Unit 9: Forecasting-Discussion

Unit 9: Forecasting.

Research the following topics related to Forecasting:

  1. Qualitative/Quantitative/Mixed Methods
  2. Forecasting Demand
  3. Regression/Delphi
  4. Forecasting accuracy
  5. Trends/Patterns

Select three of the topics listed and compose three paragraphs describing the topics, one paragraph per selected topic, based on the course material and additional research you conduct online.

 

 

Forecasting

Forecasting Demand

Forecasting demand refers to a forecasting method that looks at the future demand of a particular product or service. Forecasting demand helps in inventory management, assessing capacity requirements, production planning, and in decision making such as when targeting a new market (Pride, 2011). Both qualitative and quantitative assessments help in forecasting demand. Forecasting demand involves estimating the future sales of a particular product or service in relation to a projected marketing plan. Forecasting demand involves analysis of three key areas in a business or organization. These areas include the sales forecast of the company, industry analysis, and an environmental analysis.

Regression/Delphi

Regression models make future predictions or forecasts by using past data. Regression technique analyzes the relationship between two or more variables (dependent and independent variables) (Pride, 2011). The Delphi Method is a qualitative forecasting technique introduced by the Rand Corporation. The Delphi Method employs opinion given by experts in making forecasts and predictions. As such, this method does not rely on historical data unlike other methods in making future predictions. In using this method, experts conduct a Delphi study. The Delphi study involves the analysis of the social, political, and technological factors that may have an impact on the business. The results of the study inform the development of new programs, sales strategies, or even new products.

Forecasting Accuracy

Forecasting accuracy helps businesses evaluate how accurate the forecasts they used were. It is necessary for businesses to assess the accuracy of the forecasting techniques they use.

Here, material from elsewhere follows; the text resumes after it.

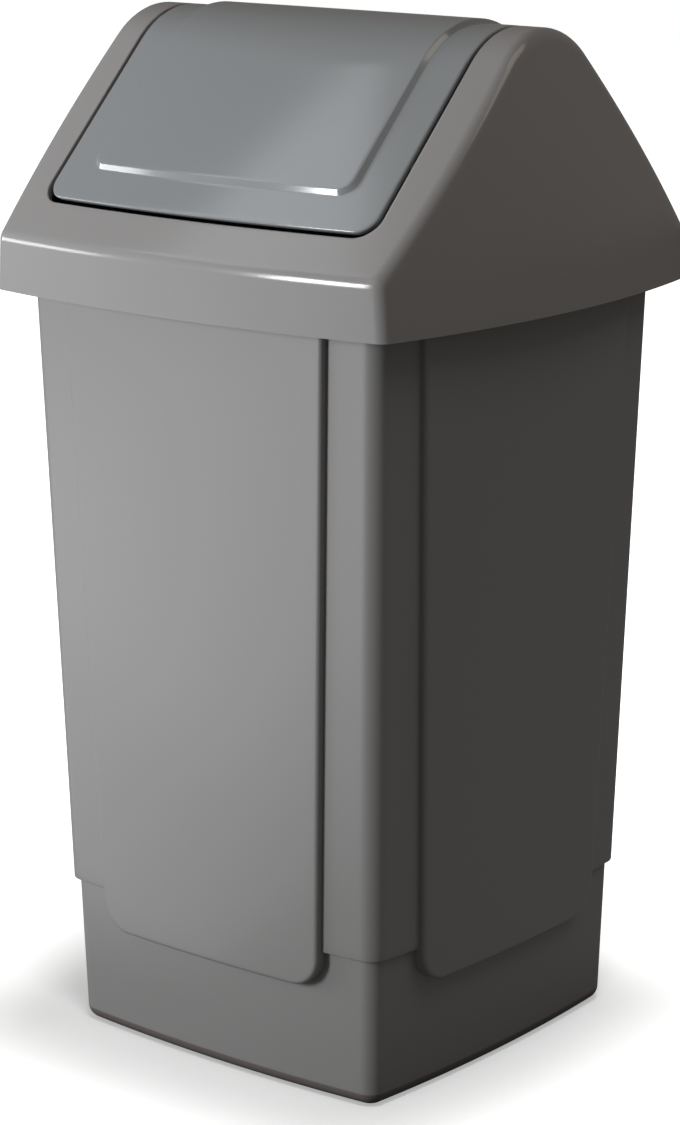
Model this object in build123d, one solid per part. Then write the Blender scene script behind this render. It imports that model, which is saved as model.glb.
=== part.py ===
import os
from math import cos, radians, sin, tan

from build123d import *

# Swing-lid kitchen bin: a square tapered tub, a roof-shaped hood that lifts off it,
# and a saddle-shaped flap that swings in the hood's mouth on two pins.
# Millimetres, +Z up, origin at the middle of the underside, front face towards -Y.

# Tub, outside. Its width is measured between the middles of opposite sides, at the rim.
# Below, each side leans in by the draft, steps in, and leans in again down to the floor.
tub_height = 519.0
tub_width = 302.4
body_draft = 11.9
step_depth = 4.55
base_height = 101.0
base_draft = 2.85
tub_side_bow = 7.8
base_side_bow = 6.3
pillar_radius = 13.3
base_corner_radius = 11.7
bottom_edge_radius = 10.0
tub_wall = 2.4
floor_thickness = 3.0

# Raised panel on each side of the tub, and the pillars that it leaves beside it
panel_proud = 4.7
pillar_width_top = 44.2
pillar_width_foot = 47.6
panel_foot_drop = 24.5
panel_corner_radius = 21.0
panel_edge_radius = 2.6
panel_inner_radius = 1.4

# Rim of the tub, hidden by the hood: a flange that stands out to a lip inside the skirt
rim_flange_side = 23.0
rim_flange_front = 16.1
rim_thickness = 2.6
rim_lip_height = 11.0
rim_clearance = 1.2
rim_edge_radius = 1.0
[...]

Forecasting accuracy can help in estimating the forecast model bias, compare different forecasting methods, and in assessing the magnitude of the forecast errors. A number of measures can help to assess the forecasting accuracy. These include mean forecast error, mean absolute deviation, forecast error, tracking signal, and others. These methods rely on the analysis of forecasts and the actual outcomes (Clements & Hendry, 2000). They also analyze information use in forecasts as well as the rationality of the particular forecasts conducted.

References

Clements, M. P., & Hendry, D. F. (2000). Forecasting economic time series. Cambridge [u.a.:     Cambridge Univ. Press.

Pride, W. M. (2011). Marketing principles. South Melbourne, Vic: Cengage Learning.